When the ad hoc group known as the Swift Boat Vets launched their attack on 2004 Democratic presidential candidate Kerry, the group quickly achieved media stardom and became a household name. Their accusations that Kerry misrepresented his Vietnam record and didn’t deserve his numerous decorations—“Kerry’s phony war crimes charges, and his exaggerated claims about his service in Vietnam,” as one ad put it—were repeated endlessly as Swift Boat leaders became ubiquitous TV guests, often accompanied by free re-airings of their spots. These dramatic claims gave a significant boost to George W. Bush’s campaign by casting doubt on Kerry’s honesty and tarnishing his image as war hero; some credit the group with a major role in Kerry’s defeat.

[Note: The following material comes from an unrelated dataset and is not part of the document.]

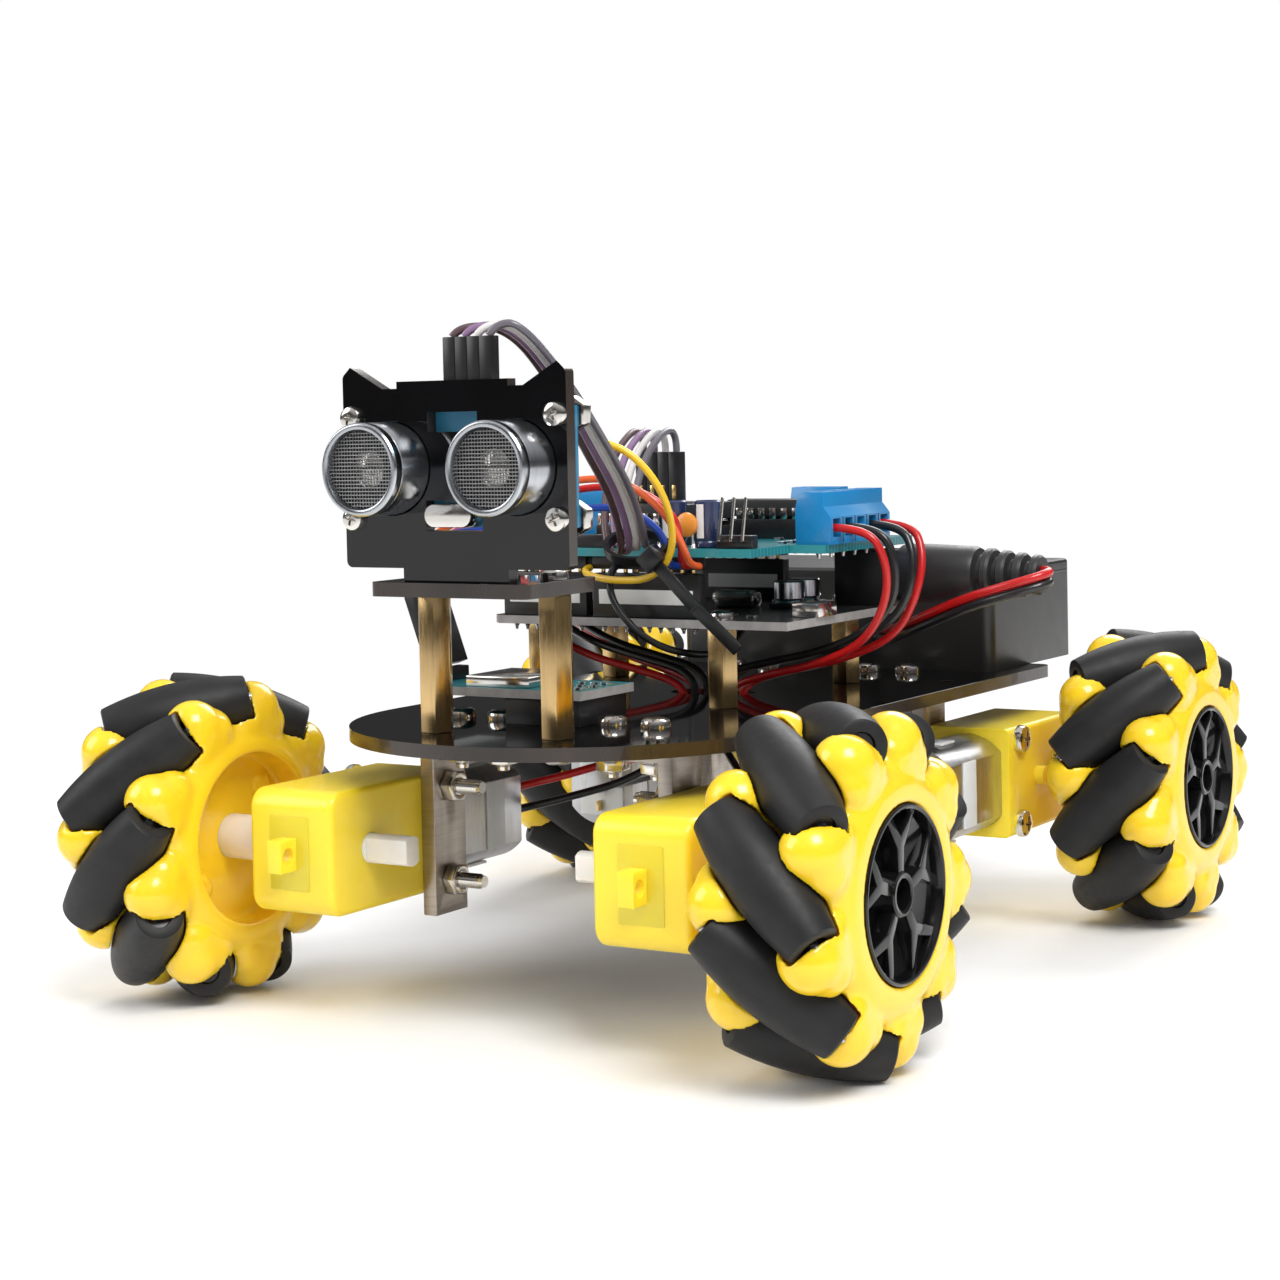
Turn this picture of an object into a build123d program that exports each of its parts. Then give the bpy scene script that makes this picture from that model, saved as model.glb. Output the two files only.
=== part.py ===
from build123d import *
import os
from math import cos, pi, radians, sin, sqrt, tan

# Four-wheel-drive robot on mecanum wheels. Millimetres, +Z up. The origin is on the
# ground, midway between the four wheels. The robot drives towards -Y, so its own left
# is +X. Rollers, hubs and shafts are separate for every wheel.

# ---- driving dimensions ----
TRACK = 133.0             # between the middle planes of the left and right wheels
WHEELBASE = 143.4         # between the front and rear axles
WHEEL_R = 30.0            # rolling radius over the rollers
HUB_HALF_WIDTH = 12.75
ROLLER_COUNT = 9
ROLLER_LENGTH = 27.0
ROLLER_OFFSET = 24.0      # wheel axis to roller axis
PIN_R = 1.0
PIN_LENGTH = 30.6
CAP_R = 14.45             # black cap in a hub's outer side
CAP_FLOOR_X = 8.75
CAP_FACE_X = 13.0
RECESS_FLOOR_X = -6.75    # floor of the recess in a hub's inner side
SHAFT_R = 2.7
COUPLER_R = 4.15

DECK_TOP = 51.5
DECK_THICKNESS = 2.5
DECK_HALF_WIDTH = 42.5
DECK_NOSE_Y = -43.0       # centre of the round nose
DECK_REAR_Y = 78.0

SPARE_HOLE_X = 36.0       # four free holes for accessories
SPARE_HOLE_Y = (-12.0, 38.0)
WIRE_HOLE = (1.0, 4.0)    # middle of the slot that the motor leads come up through

GEARBOX_INNER_X = 27.2
GEARBOX_WIDTH = 18.8
GEARBOX_HEIGHT = 22.4
GEARBOX_LENGTH = 37.0
SHAFT_TO_NOSE = 11.3      # output shaft to the gearbox's front end
SHAFT_TO_SCREWS = 20.4
SCREW_SPACING = 17.5      # the two screws through a gearbox
CAN_LENGTH = 25.0
CAN_R = 10.05
CAN_THICKNESS = 15.4

BRACKET_THICKNESS = 3.0
BRACKET_WIDTH = 10.0
BRACKET_BOTTOM = 15.0
BRACKET_SCREW_X = (21.1, 11.9)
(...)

FAIR brings up an extremely good point, the Swift Boat Vets had a large cheering section in the rest of the media and were thus armed with powerful loudspeakers in terms of access to major media players. The non-profit advocacy group FactCheck.org certainly made itself felt by refusing to come down definitively against the Swift Boat Vet ads (Though they came out very strongly against a NARAL ad almost exactly a year later).

Could it be that the news outlets that gave round-the-clock coverage to the Swift Boat Vets were not being ordered to do so, but were simply interested in the business side of the issue? That Republicans and Republican-sympathizing rich people were handing papers and news programs a ready-made story, complete with cool pictures and public-interest-piquing charges? After all, the Swift Boat Vets were always available for interviews and offered programs a reason to go delving into past history, which is, was and always will be less controversial than current issues.

Yeah, that could be the case. At the minimum, people's motivations for doing things can be very tangled and reason can be fuzzy and obscure even to the people involved.